:: Data segment
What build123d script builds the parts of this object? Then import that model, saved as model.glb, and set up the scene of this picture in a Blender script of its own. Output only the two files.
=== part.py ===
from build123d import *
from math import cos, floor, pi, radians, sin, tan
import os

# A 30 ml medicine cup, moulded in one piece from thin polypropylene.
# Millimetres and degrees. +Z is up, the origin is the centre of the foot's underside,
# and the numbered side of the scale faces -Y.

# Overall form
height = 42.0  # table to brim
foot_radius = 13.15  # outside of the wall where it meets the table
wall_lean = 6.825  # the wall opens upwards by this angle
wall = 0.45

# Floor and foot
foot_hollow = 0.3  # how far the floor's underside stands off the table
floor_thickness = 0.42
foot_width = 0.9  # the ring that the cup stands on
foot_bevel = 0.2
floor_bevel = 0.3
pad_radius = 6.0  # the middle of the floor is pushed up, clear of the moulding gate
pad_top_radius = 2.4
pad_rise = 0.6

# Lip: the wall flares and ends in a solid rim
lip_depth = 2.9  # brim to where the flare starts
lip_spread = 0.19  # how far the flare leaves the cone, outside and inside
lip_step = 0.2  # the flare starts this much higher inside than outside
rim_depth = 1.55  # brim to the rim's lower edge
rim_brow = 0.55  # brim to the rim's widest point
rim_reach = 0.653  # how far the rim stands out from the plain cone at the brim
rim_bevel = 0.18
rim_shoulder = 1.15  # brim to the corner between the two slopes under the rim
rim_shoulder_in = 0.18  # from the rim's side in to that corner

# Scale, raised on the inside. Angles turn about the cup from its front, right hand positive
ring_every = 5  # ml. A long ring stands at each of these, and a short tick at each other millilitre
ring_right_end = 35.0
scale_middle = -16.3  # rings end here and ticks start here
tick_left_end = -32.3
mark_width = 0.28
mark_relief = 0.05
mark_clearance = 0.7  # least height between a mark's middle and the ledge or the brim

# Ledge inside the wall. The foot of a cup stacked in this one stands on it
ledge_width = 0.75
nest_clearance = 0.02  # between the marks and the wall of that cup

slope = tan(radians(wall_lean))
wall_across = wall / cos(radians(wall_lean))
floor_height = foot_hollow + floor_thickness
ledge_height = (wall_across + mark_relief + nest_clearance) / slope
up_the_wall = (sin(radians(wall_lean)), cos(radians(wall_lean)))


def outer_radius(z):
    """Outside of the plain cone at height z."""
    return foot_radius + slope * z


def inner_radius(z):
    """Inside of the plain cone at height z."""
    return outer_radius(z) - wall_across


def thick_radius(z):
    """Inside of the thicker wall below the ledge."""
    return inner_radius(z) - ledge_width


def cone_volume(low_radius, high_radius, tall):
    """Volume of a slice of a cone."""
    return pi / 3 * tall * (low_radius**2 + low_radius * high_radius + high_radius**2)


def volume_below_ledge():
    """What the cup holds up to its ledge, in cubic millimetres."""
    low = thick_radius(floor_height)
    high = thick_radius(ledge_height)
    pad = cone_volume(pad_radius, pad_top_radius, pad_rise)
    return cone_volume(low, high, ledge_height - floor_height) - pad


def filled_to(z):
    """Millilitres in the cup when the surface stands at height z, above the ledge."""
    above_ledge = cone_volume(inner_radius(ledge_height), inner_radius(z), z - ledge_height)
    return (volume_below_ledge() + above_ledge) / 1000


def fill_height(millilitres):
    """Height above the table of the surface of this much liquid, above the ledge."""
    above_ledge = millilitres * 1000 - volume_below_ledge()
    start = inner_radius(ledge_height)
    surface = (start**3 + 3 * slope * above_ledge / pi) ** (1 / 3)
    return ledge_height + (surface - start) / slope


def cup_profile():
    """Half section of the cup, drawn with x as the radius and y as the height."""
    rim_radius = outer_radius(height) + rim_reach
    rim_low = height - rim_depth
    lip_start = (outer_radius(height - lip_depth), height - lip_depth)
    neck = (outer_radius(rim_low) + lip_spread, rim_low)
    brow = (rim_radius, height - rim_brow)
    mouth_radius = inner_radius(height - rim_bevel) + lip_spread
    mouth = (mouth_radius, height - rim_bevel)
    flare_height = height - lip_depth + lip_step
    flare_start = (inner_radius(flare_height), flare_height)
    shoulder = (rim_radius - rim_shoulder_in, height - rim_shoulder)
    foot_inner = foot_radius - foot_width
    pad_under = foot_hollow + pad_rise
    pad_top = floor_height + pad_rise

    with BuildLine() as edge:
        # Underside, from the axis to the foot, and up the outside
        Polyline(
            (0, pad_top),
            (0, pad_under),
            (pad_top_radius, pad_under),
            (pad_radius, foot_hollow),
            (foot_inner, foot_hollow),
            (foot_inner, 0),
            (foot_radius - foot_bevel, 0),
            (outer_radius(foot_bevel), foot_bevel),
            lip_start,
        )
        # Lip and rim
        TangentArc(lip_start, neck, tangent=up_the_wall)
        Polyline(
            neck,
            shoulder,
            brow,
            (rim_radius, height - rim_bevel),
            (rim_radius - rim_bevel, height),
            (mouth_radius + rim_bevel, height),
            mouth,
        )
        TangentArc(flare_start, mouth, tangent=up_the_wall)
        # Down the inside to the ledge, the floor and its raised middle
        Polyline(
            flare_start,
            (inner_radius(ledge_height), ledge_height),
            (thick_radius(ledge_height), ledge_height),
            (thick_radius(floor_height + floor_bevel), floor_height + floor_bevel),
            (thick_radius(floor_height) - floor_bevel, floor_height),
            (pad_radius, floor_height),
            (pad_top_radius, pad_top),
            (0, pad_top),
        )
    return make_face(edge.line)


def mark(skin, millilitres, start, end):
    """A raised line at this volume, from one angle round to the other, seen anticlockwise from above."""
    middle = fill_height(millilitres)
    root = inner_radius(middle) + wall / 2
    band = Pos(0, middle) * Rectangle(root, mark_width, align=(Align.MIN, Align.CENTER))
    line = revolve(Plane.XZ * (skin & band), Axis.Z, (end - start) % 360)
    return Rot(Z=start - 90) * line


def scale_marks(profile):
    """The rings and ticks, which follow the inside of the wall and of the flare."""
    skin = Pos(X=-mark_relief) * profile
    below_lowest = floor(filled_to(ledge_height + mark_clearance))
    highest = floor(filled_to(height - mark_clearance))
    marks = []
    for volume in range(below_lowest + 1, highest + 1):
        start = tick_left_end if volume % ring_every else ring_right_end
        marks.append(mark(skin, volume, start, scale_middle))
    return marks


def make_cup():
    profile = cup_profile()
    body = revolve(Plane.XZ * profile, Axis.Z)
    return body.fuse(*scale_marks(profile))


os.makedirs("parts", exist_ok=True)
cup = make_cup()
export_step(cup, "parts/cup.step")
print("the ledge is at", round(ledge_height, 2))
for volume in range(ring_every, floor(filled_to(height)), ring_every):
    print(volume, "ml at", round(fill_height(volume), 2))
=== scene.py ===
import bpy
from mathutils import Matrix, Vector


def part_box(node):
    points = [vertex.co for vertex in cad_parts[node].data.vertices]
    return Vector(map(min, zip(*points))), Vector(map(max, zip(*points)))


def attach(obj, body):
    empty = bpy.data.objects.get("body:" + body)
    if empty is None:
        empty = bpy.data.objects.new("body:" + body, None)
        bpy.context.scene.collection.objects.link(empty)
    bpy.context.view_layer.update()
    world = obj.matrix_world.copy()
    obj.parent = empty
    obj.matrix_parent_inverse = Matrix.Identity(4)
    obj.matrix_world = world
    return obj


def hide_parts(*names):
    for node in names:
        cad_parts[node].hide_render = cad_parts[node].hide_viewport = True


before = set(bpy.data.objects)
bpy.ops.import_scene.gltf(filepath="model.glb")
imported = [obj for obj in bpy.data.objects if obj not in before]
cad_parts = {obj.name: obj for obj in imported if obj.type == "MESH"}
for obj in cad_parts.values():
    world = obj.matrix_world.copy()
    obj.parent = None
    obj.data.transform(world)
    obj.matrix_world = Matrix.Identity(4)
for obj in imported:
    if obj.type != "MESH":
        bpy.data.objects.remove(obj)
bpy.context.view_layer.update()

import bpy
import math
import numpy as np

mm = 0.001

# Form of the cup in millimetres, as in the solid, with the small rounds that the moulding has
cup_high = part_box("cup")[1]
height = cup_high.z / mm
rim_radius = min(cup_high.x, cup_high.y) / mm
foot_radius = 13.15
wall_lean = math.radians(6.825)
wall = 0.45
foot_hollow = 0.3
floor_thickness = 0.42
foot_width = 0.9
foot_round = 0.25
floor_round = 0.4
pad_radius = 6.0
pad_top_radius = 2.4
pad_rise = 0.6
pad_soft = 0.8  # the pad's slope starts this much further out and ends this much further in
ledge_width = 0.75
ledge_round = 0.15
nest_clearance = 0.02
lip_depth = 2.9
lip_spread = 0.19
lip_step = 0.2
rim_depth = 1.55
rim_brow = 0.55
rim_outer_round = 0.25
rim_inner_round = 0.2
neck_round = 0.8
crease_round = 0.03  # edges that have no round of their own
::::
Extract and output the part that opens with the line containing "cad_parts[node].hide_render = cad_parts[node].hide_viewport" and closes with the line containing "bpy.data.objects.remove(obj)", unchanged, ends included.

### Solution for this exercise
        cad_parts[node].hide_render = cad_parts[node].hide_viewport = True


before = set(bpy.data.objects)
bpy.ops.import_scene.gltf(filepath="model.glb")
imported = [obj for obj in bpy.data.objects if obj not in before]
cad_parts = {obj.name: obj for obj in imported if obj.type == "MESH"}
for obj in cad_parts.values():
    world = obj.matrix_world.copy()
    obj.parent = None
    obj.data.transform(world)
    obj.matrix_world = Matrix.Identity(4)
for obj in imported:
    if obj.type != "MESH":
        bpy.data.objects.remove(obj)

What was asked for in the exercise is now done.